Allies and Morrison LLP is an architecture and urban planning practice based in London, with studios in Cambridge, Manchester, Dublin, Jeddah and Toronto. Founded in 1984, the practice is now one of Britain's largest architectural firms. The practice's work ranges from architecture and interior design to conservation and renovation of historic buildings to urbanism, planning, consultation and research. The firm's notable projects include the redevelopment of the Royal Festival Hall, the masterplan for the Queen Elizabeth Olympic Park, BBC Media Village and the redevelopment of King's Cross Central. The practice has a reputation for designing modernist, yet stylistically restrained buildings.

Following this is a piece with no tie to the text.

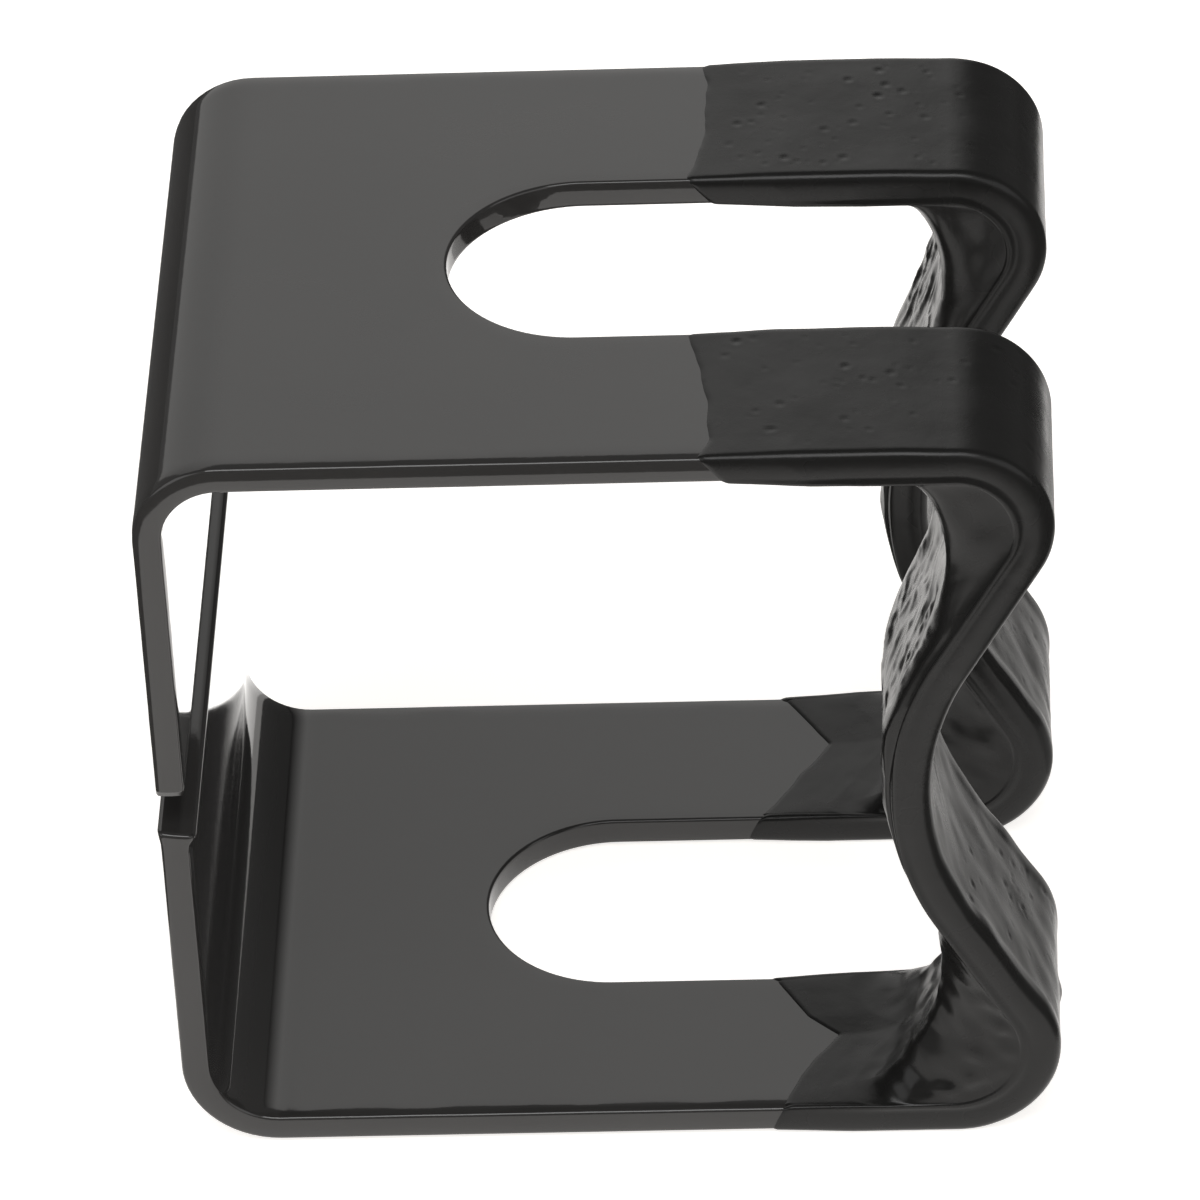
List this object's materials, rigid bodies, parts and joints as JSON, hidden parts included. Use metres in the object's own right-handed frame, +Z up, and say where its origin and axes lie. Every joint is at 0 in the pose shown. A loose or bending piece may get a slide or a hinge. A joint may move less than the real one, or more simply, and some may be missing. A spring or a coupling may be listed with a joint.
{
  "type": "formed strap clip",
  "caption": "Flat steel strap bent into a box-shaped clip, with a gap in its back wall, and a slot that leaves two inward-folded fingers in dipped vinyl coats.",
  "frame": {"origin": "centre of the bounding box's bottom", "axes": "+X from the gap in the back wall towards the two fingers, +Y across the strap to the rear, +Z up from the bottom plate to the top plate"},
  "size_m": [0.0921, 0.071, 0.0883],
  "materials": {
    "black_paint": "gloss",
    "black_vinyl": "matt"
  },
  "bodies": {
    "lower_half": {"strap_lower": "black_paint", "front_vinyl_lower": "black_vinyl", "rear_vinyl_lower": "black_vinyl"},
    "upper_half": {"strap_upper": "black_paint", "front_vinyl_upper": "black_vinyl", "rear_vinyl_upper": "black_vinyl"}
  },
  "joints": [
    {"name": "clip_flex", "type": "hinge", "parent": "lower_half", "child": "upper_half", "pos_m": [0.03086, 0, 0.04452], "axis": [0, 1, 0], "range_deg": [-3, 5], "stiffness_Nm_per_rad": 110}
  ]
}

They have completed projects throughout the UK, and in Ireland, India, Africa and the Middle East and in North America. The practice's portfolio includes cultural, educational, public and housing projects.

==Work==
Buildings designed by Allies and Morrison include:
- Abbey Mills Pumping Station
- BBC Media Village, White City, London
- Brighton College Simon Smith Building
- Charles Street Car Park, Sheffield
- Chelsea College of Arts
- New home for London College of Fashion, Stratford
- New campus for London College of Communication, Elephant and Castle
- Fitzwilliam College, Cambridge University
- Ash Court, Library and Archive at Girton College, Cambridge University
- Highbury Square, redevelopment of Arsenal Stadium
- Horniman Museum extension
- London King's Cross railway station-St Pancras railway station Link
- Maurice Wohl Clinical Neuroscience Institute, King's College London
- Merton College, Oxford University
- University of Cambridge Sidgwick Site new buildings: Faculty of English and Cambridge Institute of Criminology
- Rambert Dance Company, South Bank, London
- Restoration of Queen's House, Greenwich
- Royal Albert Memorial Museum, Exeter
- Royal Festival Hall refurbishment
- Renovation and extension of Royal Observatory, Greenwich
- Sam Wanamaker Playhouse at Shakespeare's Globe
- South Yorkshire Police headquarters, Sheffield
- Two Fifty One mixed-use development, Elephant and Castle, London

Allies and Morrison masterplans include:
- King's Cross Central
- Madinat al Irfan, urban extension to Muscat
- Msheireb Downtown Doha
- Queen Elizabeth Olympic Park games and legacy masterplans (with EDAW)
- Stratford Waterfront, Queen Elizabeth Olympic Park Cultural and Education District
- Wood Wharf, extension to Canary Wharf, London
- Canada Water, London

The practice has won 41 RIBA Awards, 18 Civic Trust Awards and the 2015 AJ120 Practice of the Year award.